How Algorithmic Bias Skews Perception
The struggle to balance accuracy and sensitivity often originates from a fundamental technical issue: the data used to train the AI. Models are not inherently prejudiced; they are reflections of the information they learn from, which is often scraped from the vast, unfiltered internet. As documented by publications like MIT Technology Review, these massive datasets can absorb and amplify existing societal biases.
This AI image description bias manifests in several damaging ways:
- Gender Stereotyping: An AI might consistently label a person in a lab coat as a 'nurse' if she is a woman, but a 'doctor' if he is a man, reinforcing outdated professional roles.
- Ethnic Misrepresentation: Certain ethnicities may be narrowly associated with specific contexts, such as manual labour or festivals, ignoring the diversity of their lives and professions.

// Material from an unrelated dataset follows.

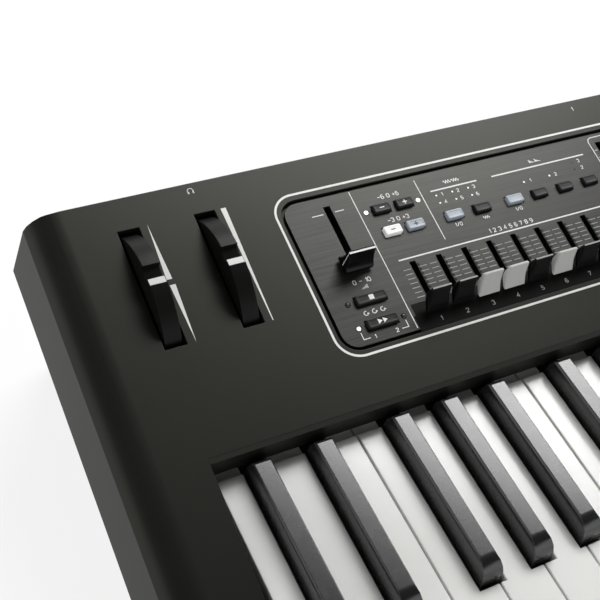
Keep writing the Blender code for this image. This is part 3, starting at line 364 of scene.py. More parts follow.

- Cultural Insensitivity: Sacred religious symbols or traditional attire can be misinterpreted or described with generic, dismissive language because the AI lacks nuanced, culturally specific training data.
The result is descriptions that are not just inaccurate but can also cause genuine offense, eroding the trust of the very users the technology is meant to serve. The quality of an AI's output is a direct consequence of its input.
Image Content | Objective (Potentially Biased) AI Description | Sensitive & Context-Aware AI Description |
---|---|---|
A woman in a lab coat holding a beaker. | 'A nurse in a laboratory.' | 'A person in a white lab coat conducting an experiment.' |
Two men holding hands and smiling. | 'Two friends walking together.' | 'Two men holding hands, expressing affection.' |
A person wearing a hijab at a desk. | 'A woman in traditional clothing in an office.' | 'A person wearing a hijab working at a computer.' |
A family celebrating Diwali with diyas. | 'People with candles in a dark room.' | 'A family celebrating a cultural or religious festival with traditional oil lamps.' |
Beyond Pixels to People and Cultures

Even if we could create a perfectly unbiased dataset, AI would still face the immense challenge of understanding human context. Image meaning is deeply rooted in culture, and a universal description is often impossible. A thumbs-up gesture is a positive sign in many Western countries but a grave insult in parts of the Middle East. The color white signifies mourning in many Eastern cultures, not the celebration associated with it in the West. This demonstrates the deep need for cultural sensitivity in AI.
Beyond culture, there is personal and emotional context that an AI cannot see. We can all picture a family photo. An AI might describe it as 'two adults and a child in a park'. This is factually correct but misses the profound emotional story of 'a family's first trip outside after a long illness'. The AI sees pixels, not the lived experience behind them.
Furthermore, a useful description depends on the audience. A child needs a simple explanation, while a specialist analysing a technical diagram requires precise terminology. A truly effective describer must learn to interpret the human story behind the image, a frontier that requires much more than object recognition. These are the complex challenges we explore in our ongoing research and discussions.
Building More Considerate AI Systems
Acknowledging these challenges is the first step. The next is to actively build better, more considerate systems. The foundation for this work is a commitment to inclusive AI design, which means moving beyond internal testing to collaborate directly with the diverse communities who will use the technology. The effectiveness of this approach is well-documented, with research in resources like the ACM Digital Library showing significant improvements in usability when end-users are involved from the start.
Several key strategies guide this process:
- Direct User Collaboration: We must involve people with disabilities and individuals from various cultural backgrounds in the design process. Their insights help identify blind spots that developers might miss.
- Feedback and Personalization Loops: Giving users the ability to correct inaccurate descriptions or set preferences, such as 'less detail' or 'focus on people', allows the AI to learn and tailor its output over time.
- Context-Aware Models: The most advanced systems are moving from analysing images in isolation to processing surrounding information, like accompanying text or the webpage's topic, to generate more relevant descriptions.
The future of image description is not a fully autonomous AI, but a collaborative tool where machine intelligence is refined by human guidance. This commitment to collaborative development is central to our mission.
The Framework for Responsible Development

Beyond specific development techniques, building trustworthy AI requires a strong ethical framework and clear governance. At its core, ethical AI development means prioritizing user dignity. Descriptions must be respectful and avoid misrepresentation, ensuring the technology empowers rather than harms. This is not just a goal but a fundamental responsibility for any developer in this space.
This ethical stance leads to a growing industry demand for transparency and accountability. This includes maintaining clear documentation of training datasets, being upfront about a model's limitations, and establishing robust metrics to measure and mitigate bias. Users deserve to know how a description was generated and what its potential weaknesses are.
We are also seeing a global trend where governments and international bodies are establishing guidelines for AI fairness and safety, creating a shared standard of responsibility. Creating AI that can describe our world with both accuracy and sensitivity requires a holistic approach. It demands a strong ethical compass, transparent processes, and a dedication to ensuring these powerful tools serve all of humanity equitably.